See This/Skip That: From a Heroic Captain America to an Evil Under the Skin

See This/Skip That: From a Heroic Captain America to an Evil Under the Skin
Scarlett Johansson as Black Widow (left) and Zade Rosenthal
Zade Rosenthal; A24

04/04/2014 01:10PM

Is Scarlett Johansson a hero or villain? This week, she's both: The actress does double duty, saving the world in Captain America: The Winter Soldier and consuming it in Under the Skin.

Which performance reigns supreme? Plus, is Jude Law's crime caper Dom Hemingway going to steal your heart?

Here's what to see and what to skip in theaters this weekend.

See This


Captain America: The Winter Soldier
With pirates on the seas, weapons in the skies and a raging liberty vs. security debate, The Winter Soldier should feel unsettlingly familiar. Gone are the aliens and the Tesseract, as this latest outing in the Avengers universe takes a domestic route, focusing on the inner workings of S.H.I.E.L.D., the federal government and even Capt. Steve Rogers's (Chris Evans) personal life. In other words, it looks a lot like home.



It still doesn't feel particularly homey for Rogers, though, who's trying to catch up on life after a 70-year deep freeze. The Captain may not admit to being a lonely dude, but he sure looks it. That's probably why he makes friends with fellow vet Sam Wilson (Anthony Mackie) as they take morning runs around the National Mall in D.C. (at slightly different paces). He could use a date too, as Agent Natasha Romanoff (Scarlett Johansson) points out while they're on a covert operation to rescue passengers on a S.H.I.E.L.D. vessel captured by pirates.

But before Rogers can even get around to asking out that neighbor, someone tries to take out S.H.I.E.L.D. director Nick Fury (Samuel L. Jackson) in a brazen midday attack on the streets of the nation’s capital. Before you can say "scapegoat," Steve and Natasha are on the run, S.H.I.E.L.D. is in disarray and a spooky assassin known as the Winter Soldier (Sebastian Stan) is on the hunt.

The action set pieces are, as usual, visually thrilling. Disney doesn’t disappoint with the money they put on the screen, from the opening take down of the pirates to the mega-battle in the end. And the story, about what we’re willing to allow our government to know and to do to "keep us safe" couldn't be more timely. But the strength of this franchise always has rested on the shoulders of its endlessly appealing characters and the actors who so vividly portray them.

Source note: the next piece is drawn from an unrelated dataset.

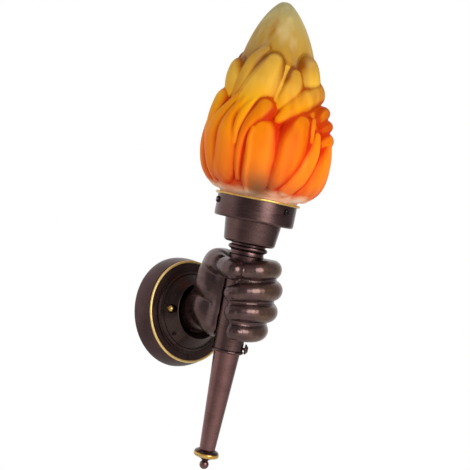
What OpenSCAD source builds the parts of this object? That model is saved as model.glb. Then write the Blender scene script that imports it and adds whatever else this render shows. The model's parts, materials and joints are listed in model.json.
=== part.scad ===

Frankly, Evans doesn't get enough love as Captain America, the funny, conflicted hero who still wants to believe in the patriotic ideals of his youth, but who now knows they were never that simple. He’s engaging and charming, riffing with Johansson as the Captain struggles not to be the morally compromised Boris to her Natasha. Robert Redford adds nice dimension as Alexander Pierce, a militaristic S.H.I.E.L.D. agent who liaises with foreign governments, while Mackie's Wilson swoops in to help save the day in a clever, surprising way. (You old-school fans know all about it, but let's not spoil it for the newbies.) Oh, and by now everyone should know to stick around after the credits. There are not one but two bonus scenes.

And This


Under the Skin
Scarlett Johansson is a busy woman these days, as she slithers into the skin of Laura, an alien in director Jonathan Glazer's moody, sci-fi thriller. Laura looks for all the world like a hot brunette on the prowl for a date in Scotland. In truth, she's just hungry. With a flirty come-on she lures men (some of whom are not actors) into her nondescript white van, takes them back to her lair, and consumes them ... somehow. With scant dialogue, long stretches where little happens, and what feels like a strict moral code never to explain anything, Under the Skin can be hard to follow. But it's still powerful.

Start with Johansson's performance. It is by turns frighteningly blank as Laura looks for prey, coquettish when she finds it and feral in her pursuit of it. But the film is every bit as brutal as she is, with one scene on a beach turning absolutely devastating. Eventually, Laura becomes curious about her diet, setting out to learn more about us, with shocking results. Even if the beginning of the film takes a while to grab you, the ending won't let you go.

This, Too


Dom Hemingway
The brilliant opening monologue, in which Dom Hemingway (Jude Law) declaims the glories of his manhood while receiving sexual favors behind bars, is a clue that this is not your standard crime comedy. In fact, as Dom hits up his old crime boss (Demián Bichir) to get paid for keeping his yap shut behind bars, the movie only gets more insane. And then, unfortunately, it freezes in its tracks. That's because Dom Hemingway suddenly morphs into a family drama, in which the mutton-chopped thug tries to reconnect with his estranged daughter (Emilia Clarke from Game of Thrones). The mushy stuff is a downer, but fear not – the film eventually rejoins Dom and his shady cohorts for a bit more fun, and gives Law one of the most daring, audacious roles of his career.